# TASK TO COMPLETE
Transcribe only the lines from the line with "build_base_plate(cherry)" through the line with "cad_parts[node].hide_render = cad_parts[node].hide_viewport", exactly, counting both of those lines as part of the stretch.

[BEGIN]

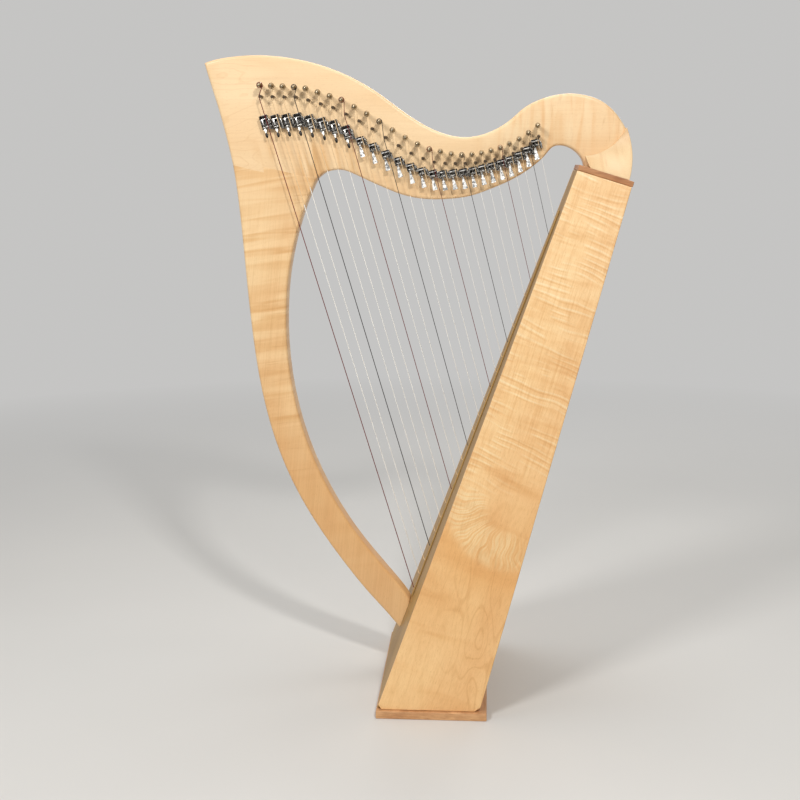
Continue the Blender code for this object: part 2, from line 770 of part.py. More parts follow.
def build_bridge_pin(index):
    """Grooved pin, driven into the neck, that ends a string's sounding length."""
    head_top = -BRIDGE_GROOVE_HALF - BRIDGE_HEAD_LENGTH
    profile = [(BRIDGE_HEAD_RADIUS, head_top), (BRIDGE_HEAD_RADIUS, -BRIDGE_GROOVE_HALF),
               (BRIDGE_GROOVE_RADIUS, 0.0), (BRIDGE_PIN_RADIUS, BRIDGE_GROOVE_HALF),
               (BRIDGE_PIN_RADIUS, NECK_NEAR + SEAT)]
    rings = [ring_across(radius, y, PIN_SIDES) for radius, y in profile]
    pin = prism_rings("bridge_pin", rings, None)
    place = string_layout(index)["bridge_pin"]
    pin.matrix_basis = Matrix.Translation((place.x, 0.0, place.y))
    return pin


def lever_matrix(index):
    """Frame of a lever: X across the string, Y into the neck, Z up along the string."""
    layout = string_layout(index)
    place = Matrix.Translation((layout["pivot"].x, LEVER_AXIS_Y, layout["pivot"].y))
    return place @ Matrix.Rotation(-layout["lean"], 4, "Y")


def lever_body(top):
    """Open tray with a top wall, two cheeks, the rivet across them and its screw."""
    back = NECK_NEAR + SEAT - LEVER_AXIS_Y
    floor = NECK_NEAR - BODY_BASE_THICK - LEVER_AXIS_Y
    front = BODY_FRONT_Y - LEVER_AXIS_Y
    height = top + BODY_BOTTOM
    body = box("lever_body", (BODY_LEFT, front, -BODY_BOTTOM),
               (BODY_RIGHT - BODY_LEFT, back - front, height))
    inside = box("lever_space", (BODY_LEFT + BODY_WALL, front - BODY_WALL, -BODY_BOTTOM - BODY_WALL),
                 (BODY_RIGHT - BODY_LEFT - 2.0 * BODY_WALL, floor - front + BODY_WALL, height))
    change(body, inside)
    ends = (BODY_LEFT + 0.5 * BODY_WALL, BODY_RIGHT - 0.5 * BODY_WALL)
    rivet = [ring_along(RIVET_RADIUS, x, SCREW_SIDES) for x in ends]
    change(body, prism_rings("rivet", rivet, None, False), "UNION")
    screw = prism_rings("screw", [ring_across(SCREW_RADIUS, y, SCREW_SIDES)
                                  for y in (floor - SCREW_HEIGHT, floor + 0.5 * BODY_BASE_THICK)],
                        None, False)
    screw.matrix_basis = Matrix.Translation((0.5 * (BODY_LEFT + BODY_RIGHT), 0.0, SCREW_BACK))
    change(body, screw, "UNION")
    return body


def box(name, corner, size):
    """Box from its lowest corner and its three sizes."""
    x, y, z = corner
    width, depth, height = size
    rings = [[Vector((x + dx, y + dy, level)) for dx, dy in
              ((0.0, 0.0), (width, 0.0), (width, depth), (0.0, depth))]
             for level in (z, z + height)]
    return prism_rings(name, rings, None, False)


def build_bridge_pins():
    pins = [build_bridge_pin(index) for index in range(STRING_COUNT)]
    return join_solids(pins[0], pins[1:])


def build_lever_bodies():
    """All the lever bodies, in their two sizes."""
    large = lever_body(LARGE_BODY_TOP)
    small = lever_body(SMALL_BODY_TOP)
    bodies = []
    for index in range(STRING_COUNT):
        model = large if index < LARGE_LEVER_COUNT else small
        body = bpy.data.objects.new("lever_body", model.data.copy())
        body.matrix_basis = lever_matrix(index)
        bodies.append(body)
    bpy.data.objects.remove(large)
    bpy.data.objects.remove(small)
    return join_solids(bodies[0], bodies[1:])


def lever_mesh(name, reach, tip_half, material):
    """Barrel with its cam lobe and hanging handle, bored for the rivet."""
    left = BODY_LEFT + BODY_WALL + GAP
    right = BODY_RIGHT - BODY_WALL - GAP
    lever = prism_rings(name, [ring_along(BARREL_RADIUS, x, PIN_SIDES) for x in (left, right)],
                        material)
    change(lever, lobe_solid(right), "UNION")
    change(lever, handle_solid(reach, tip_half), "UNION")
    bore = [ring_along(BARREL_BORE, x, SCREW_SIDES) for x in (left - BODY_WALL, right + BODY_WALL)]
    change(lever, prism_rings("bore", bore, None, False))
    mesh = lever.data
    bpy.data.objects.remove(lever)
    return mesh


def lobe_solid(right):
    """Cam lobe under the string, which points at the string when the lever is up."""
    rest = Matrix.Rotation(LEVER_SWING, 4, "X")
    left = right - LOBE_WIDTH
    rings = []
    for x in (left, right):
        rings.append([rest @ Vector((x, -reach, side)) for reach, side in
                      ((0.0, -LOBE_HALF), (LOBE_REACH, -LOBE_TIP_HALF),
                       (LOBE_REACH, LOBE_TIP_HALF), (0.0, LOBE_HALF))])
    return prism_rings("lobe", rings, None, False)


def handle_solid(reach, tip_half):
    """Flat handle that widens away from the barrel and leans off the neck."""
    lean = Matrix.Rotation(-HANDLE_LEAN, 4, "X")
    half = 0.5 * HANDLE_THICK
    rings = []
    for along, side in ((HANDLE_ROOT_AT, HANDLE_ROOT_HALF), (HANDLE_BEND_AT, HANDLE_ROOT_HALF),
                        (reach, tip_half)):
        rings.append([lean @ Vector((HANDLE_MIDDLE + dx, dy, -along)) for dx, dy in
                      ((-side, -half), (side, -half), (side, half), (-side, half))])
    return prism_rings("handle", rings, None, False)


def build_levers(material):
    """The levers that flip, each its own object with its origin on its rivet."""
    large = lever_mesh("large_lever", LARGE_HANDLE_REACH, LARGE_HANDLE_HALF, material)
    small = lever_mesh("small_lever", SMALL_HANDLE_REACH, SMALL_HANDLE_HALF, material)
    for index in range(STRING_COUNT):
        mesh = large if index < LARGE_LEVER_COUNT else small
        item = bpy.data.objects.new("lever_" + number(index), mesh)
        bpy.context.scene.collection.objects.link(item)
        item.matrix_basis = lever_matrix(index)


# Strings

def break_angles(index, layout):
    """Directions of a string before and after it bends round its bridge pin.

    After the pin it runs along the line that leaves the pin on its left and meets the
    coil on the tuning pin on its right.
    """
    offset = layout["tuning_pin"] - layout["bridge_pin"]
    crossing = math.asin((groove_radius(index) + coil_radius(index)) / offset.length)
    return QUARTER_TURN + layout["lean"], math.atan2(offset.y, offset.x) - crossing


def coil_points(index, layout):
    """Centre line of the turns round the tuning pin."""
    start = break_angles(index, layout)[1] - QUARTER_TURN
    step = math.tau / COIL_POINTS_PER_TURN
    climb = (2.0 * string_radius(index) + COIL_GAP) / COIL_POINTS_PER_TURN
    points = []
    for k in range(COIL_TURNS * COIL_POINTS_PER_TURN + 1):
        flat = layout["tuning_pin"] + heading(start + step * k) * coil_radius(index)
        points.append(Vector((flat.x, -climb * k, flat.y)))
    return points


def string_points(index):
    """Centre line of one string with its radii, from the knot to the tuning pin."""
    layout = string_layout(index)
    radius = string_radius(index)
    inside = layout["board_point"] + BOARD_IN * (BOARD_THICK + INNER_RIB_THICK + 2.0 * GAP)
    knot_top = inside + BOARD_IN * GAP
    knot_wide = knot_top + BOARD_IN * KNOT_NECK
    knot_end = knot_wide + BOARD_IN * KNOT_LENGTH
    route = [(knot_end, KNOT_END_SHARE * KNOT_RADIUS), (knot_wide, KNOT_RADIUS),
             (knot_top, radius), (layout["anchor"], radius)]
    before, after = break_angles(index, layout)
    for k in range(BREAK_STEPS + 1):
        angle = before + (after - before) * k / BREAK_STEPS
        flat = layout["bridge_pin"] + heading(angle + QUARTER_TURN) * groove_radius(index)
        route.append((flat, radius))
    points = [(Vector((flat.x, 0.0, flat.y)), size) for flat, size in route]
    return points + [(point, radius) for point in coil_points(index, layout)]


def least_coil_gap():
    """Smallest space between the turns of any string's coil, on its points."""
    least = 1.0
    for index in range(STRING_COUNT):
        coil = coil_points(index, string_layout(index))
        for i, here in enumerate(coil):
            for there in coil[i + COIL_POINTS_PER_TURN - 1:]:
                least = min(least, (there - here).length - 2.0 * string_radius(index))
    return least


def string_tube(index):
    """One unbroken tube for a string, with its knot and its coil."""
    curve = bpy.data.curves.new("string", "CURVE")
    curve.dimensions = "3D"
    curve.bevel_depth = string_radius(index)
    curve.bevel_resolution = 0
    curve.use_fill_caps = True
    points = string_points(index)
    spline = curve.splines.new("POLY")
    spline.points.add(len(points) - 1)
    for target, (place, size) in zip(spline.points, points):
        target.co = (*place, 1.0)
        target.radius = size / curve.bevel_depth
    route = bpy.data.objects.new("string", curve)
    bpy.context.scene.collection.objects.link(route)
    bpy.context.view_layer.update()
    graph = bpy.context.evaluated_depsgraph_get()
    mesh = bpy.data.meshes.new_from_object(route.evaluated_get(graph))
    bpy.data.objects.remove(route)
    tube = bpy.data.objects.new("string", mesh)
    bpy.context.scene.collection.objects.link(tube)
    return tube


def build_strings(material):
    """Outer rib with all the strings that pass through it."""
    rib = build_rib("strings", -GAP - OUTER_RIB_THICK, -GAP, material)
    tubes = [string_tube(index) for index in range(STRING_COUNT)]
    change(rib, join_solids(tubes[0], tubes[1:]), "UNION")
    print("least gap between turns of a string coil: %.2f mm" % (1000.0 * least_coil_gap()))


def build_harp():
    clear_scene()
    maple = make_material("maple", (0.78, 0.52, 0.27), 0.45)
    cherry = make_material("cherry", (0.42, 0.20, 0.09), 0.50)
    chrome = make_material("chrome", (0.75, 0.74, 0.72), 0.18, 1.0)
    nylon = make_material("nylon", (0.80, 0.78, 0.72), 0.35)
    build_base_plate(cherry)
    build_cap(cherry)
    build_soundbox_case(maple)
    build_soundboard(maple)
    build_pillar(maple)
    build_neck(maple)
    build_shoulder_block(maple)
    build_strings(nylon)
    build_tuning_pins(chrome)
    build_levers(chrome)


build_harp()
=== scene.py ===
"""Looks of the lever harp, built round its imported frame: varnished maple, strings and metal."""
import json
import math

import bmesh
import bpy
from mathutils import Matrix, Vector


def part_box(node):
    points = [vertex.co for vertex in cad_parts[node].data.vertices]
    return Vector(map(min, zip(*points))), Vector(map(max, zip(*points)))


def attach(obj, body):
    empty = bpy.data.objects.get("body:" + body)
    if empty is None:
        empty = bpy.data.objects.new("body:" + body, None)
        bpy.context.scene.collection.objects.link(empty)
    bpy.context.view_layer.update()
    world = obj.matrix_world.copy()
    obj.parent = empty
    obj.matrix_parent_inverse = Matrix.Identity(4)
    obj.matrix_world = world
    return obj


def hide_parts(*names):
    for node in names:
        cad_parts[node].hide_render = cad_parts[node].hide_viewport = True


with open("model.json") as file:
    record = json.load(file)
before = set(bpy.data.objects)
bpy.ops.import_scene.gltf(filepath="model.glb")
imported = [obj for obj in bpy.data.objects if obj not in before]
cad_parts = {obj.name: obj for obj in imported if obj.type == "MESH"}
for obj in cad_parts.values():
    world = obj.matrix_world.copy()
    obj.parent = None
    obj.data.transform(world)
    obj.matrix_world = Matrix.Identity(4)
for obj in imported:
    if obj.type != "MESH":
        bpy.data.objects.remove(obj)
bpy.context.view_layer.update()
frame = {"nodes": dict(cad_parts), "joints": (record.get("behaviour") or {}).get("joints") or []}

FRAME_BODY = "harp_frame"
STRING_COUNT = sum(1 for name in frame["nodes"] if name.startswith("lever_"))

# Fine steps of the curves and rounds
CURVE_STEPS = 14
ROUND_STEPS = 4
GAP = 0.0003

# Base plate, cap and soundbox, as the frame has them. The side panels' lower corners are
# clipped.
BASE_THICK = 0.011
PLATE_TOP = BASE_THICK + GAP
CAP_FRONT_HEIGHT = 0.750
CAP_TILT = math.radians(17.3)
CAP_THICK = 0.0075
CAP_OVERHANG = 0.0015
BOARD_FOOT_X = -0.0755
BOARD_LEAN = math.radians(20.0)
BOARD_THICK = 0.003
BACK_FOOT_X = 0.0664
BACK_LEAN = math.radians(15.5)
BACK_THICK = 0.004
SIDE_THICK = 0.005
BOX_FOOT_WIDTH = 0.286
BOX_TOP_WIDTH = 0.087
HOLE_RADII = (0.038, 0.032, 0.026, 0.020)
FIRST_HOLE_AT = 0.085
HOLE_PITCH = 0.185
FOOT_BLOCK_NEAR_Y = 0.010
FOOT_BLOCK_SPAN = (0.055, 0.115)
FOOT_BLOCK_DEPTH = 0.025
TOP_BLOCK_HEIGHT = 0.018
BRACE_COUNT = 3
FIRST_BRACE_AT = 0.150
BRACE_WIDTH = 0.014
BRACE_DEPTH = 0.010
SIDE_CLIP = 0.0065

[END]

# WRITTEN SOLUTION
    build_base_plate(cherry)
    build_cap(cherry)
    build_soundbox_case(maple)
    build_soundboard(maple)
    build_pillar(maple)
    build_neck(maple)
    build_shoulder_block(maple)
    build_strings(nylon)
    build_tuning_pins(chrome)
    build_levers(chrome)


build_harp()
=== scene.py ===
"""Looks of the lever harp, built round its imported frame: varnished maple, strings and metal."""
import json
import math

import bmesh
import bpy
from mathutils import Matrix, Vector


def part_box(node):
    points = [vertex.co for vertex in cad_parts[node].data.vertices]
    return Vector(map(min, zip(*points))), Vector(map(max, zip(*points)))


def attach(obj, body):
    empty = bpy.data.objects.get("body:" + body)
    if empty is None:
        empty = bpy.data.objects.new("body:" + body, None)
        bpy.context.scene.collection.objects.link(empty)
    bpy.context.view_layer.update()
    world = obj.matrix_world.copy()
    obj.parent = empty
    obj.matrix_parent_inverse = Matrix.Identity(4)
    obj.matrix_world = world
    return obj


def hide_parts(*names):
    for node in names:
        cad_parts[node].hide_render = cad_parts[node].hide_viewport = True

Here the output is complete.